22 de noviembre | TODOS
«Palabra fiel y digna de ser recibida por todos: que Cristo Jesús vino al mundo para salvar a los pecadores, de los cuales yo soy el primero» (1 Tim. 1: 15).
Se aproxima la hora de la muerte. La agonía lo abraza mientras la multitud enloquecida se burla de él y lo ridiculiza. Los soldados lo hieren y se mofan, pero ni el dolor de la humillación, ni la sangre que resbala por sus mejillas, ni las sombras del sufrimiento le impiden renunciar a su obra de salvación. A fin de cuentas, él sabe por qué vino al mundo.

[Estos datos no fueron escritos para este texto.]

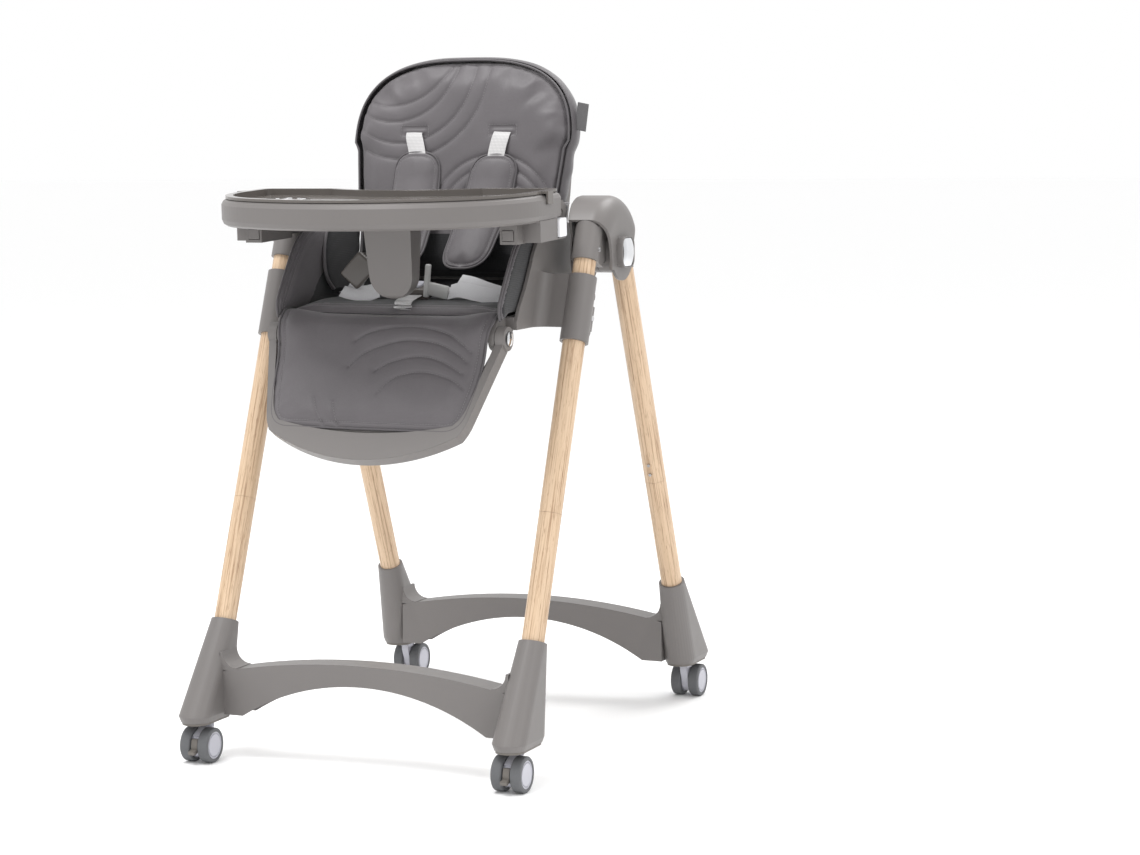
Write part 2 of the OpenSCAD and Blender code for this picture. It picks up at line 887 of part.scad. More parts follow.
module caster_pedal_fl() { color(rubber) at_caster(1, -1) caster_pedal(); }
module caster_body_fr() { color(pale) at_caster(-1, -1) caster_body(); }
module caster_tyres_fr() { color(rubber) at_caster(-1, -1) caster_tyres(); }
module caster_hubs_fr() { color(pale) at_caster(-1, -1) caster_hubs(); }
module caster_pedal_fr() { color(rubber) at_caster(-1, -1) caster_pedal(); }
module caster_body_rl() { color(pale) at_caster(1, 1) caster_body(); }
module caster_tyres_rl() { color(rubber) at_caster(1, 1) caster_tyres(); }
module caster_hubs_rl() { color(pale) at_caster(1, 1) caster_hubs(); }
module caster_pedal_rl() { color(rubber) at_caster(1, 1) caster_pedal(); }
module caster_body_rr() { color(pale) at_caster(-1, 1) caster_body(); }
module caster_tyres_rr() { color(rubber) at_caster(-1, 1) caster_tyres(); }
module caster_hubs_rr() { color(pale) at_caster(-1, 1) caster_hubs(); }
module caster_pedal_rr() { color(rubber) at_caster(-1, 1) caster_pedal(); }
module carrier_left() { color(plastic) carrier(); }
module carrier_right() { color(plastic) mirror([1, 0, 0]) carrier(); }
module height_lever_left() { color(pale) height_lever(); }
module height_lever_right() { color(pale) mirror([1, 0, 0]) height_lever(); }
module carrier_fixings() { color(metal) front_leg() carrier_screws(); }
module buckle() { color(dark_plastic) harness_buckle(); }
module recline_handle() { color(plastic) recline_lever(); }
module footrest_button_left() { color(metal) footrest_button(); }
module footrest_button_right() { color(metal) mirror([1, 0, 0]) footrest_button(); }
module footrest_stay() { color(metal) stay(); }
module footrest_flap() { color(padding) flap(); }
module tray_arms() { color(plastic) both_sides() tray_arm(); }
module crotch_post() { color(plastic) crotch_post_body(); }
module tray_latch_left() { color(pale) tray_latch(); }
module tray_latch_right() { color(pale) mirror([1, 0, 0]) tray_latch(); }

front_base();
front_foot_caps();
front_tubes_lower();
front_tubes_upper();
front_sockets();
pivot_pins();
front_fixings();
rear_base();
rear_foot_caps();
rear_tubes_lower();
rear_tubes_upper();
rear_sockets();
rear_fixings();
hinge_cover_left();
hinge_cover_right();
fold_button_left();
fold_button_right();
caster_body_fl();
caster_tyres_fl();
caster_hubs_fl();
caster_pedal_fl();
caster_body_fr();
caster_tyres_fr();
caster_hubs_fr();
caster_pedal_fr();
caster_body_rl();
caster_tyres_rl();
caster_hubs_rl();
caster_pedal_rl();
caster_body_rr();
caster_tyres_rr();
caster_hubs_rr();
caster_pedal_rr();
carrier_left();
carrier_right();
height_lever_left();
height_lever_right();
carrier_fixings();
seat_shell();
seat_cushion();
side_wings();
buckle();
lap_belts();
back_shell();
back_cushion();
recline_handle();
shoulder_straps();
shoulder_pads();
footrest_frame();
footrest_button_left();
footrest_button_right();
footrest_stay();
footrest_flap();
tray_arms();
tray_base();
crotch_post();
tray_latch_left();
tray_latch_right();
tray_insert();
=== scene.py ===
"""Looks of the folding high chair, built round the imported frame.

The chair faces -Y. Soft pieces are drawn flat as (u, v, n): u across, v along, n out of the padded face.
They are swollen by a cloth simulation, grooved along their seams, and then laid on their place.
"""

import json
import math

import bmesh
import bpy
import numpy as np
from mathutils import Matrix, Vector
from mathutils.bvhtree import BVHTree


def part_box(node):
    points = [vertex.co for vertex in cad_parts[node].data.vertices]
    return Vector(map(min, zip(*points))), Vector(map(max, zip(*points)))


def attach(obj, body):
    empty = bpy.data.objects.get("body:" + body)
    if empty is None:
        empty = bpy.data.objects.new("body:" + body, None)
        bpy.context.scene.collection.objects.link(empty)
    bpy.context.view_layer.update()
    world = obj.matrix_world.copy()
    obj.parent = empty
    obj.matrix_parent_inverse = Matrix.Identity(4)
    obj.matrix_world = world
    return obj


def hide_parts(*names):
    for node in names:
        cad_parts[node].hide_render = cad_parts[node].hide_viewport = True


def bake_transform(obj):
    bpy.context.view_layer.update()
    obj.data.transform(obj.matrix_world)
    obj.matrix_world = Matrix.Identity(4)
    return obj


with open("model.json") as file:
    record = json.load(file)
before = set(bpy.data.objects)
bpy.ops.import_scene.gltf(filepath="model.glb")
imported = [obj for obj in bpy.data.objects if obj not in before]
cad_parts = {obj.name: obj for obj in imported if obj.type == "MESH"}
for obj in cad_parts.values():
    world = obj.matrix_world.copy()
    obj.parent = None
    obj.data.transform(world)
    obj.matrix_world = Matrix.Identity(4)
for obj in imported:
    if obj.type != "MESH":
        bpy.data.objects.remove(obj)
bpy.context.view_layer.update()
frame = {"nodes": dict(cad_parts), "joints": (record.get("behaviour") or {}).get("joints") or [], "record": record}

MM = 0.001
JOINTS = {j["name"]: j for j in frame["joints"]}
RNG = np.random.default_rng(7)


# ---------- places, worked out from the frame ----------


def tilted(origin, lean):
    """A frame at origin whose +Z leans back by lean degrees, as the CAD's rotate([-lean, 0, 0])."""
    return Matrix.Translation(origin) @ Matrix.Rotation(math.radians(-lean), 4, "X")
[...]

El pecado entró al mundo por Adán. Y lo destruyó todo. Lo arruinó. El mundo perfecto del cual Dios había declarado que era «bueno en gran manera» entró en un irrevocable proceso de desintegración moral y físico tras infectarse con el pernicioso virus del pecado. Adán no fue capaz de pasar la prueba de fidelidad. La tentación de ser semejante a Dios lo sedujo. Aquel brillo lo atrajo y lo acabó sumergiendo en un mar de culpa y remordimientos.
Con la entrada del pecado, la especie humana quedó condenada a un triste destino de destrucción y muerte. Porque el pecado es muerte. No muerte instantánea, sino un lento proceso de agonía permanente que atormenta día y noche y conduce, en principio, a la muerte eterna. Desde el punto de vista humano, no había solución para semejante tragedia.
Pero entonces surge la persona maravillosa de Jesús. Su amor, su misericordia y su gracia son como el sol de verano que seca la tierra mojada de pecado. Él vino al mundo para salvar a la raza pecadora. «Palabra fiel y digna de ser recibida por todos».
En Acción
Es interesante que Pablo subraye su condición de pecador como el que más («el primero»). Una vez salvo por Jesús, no mires por encima del hombro a quien todavía sigue encadenado al pecado. Recuerda que fue solo la gracia de Dios la que te liberó de esas cadenas.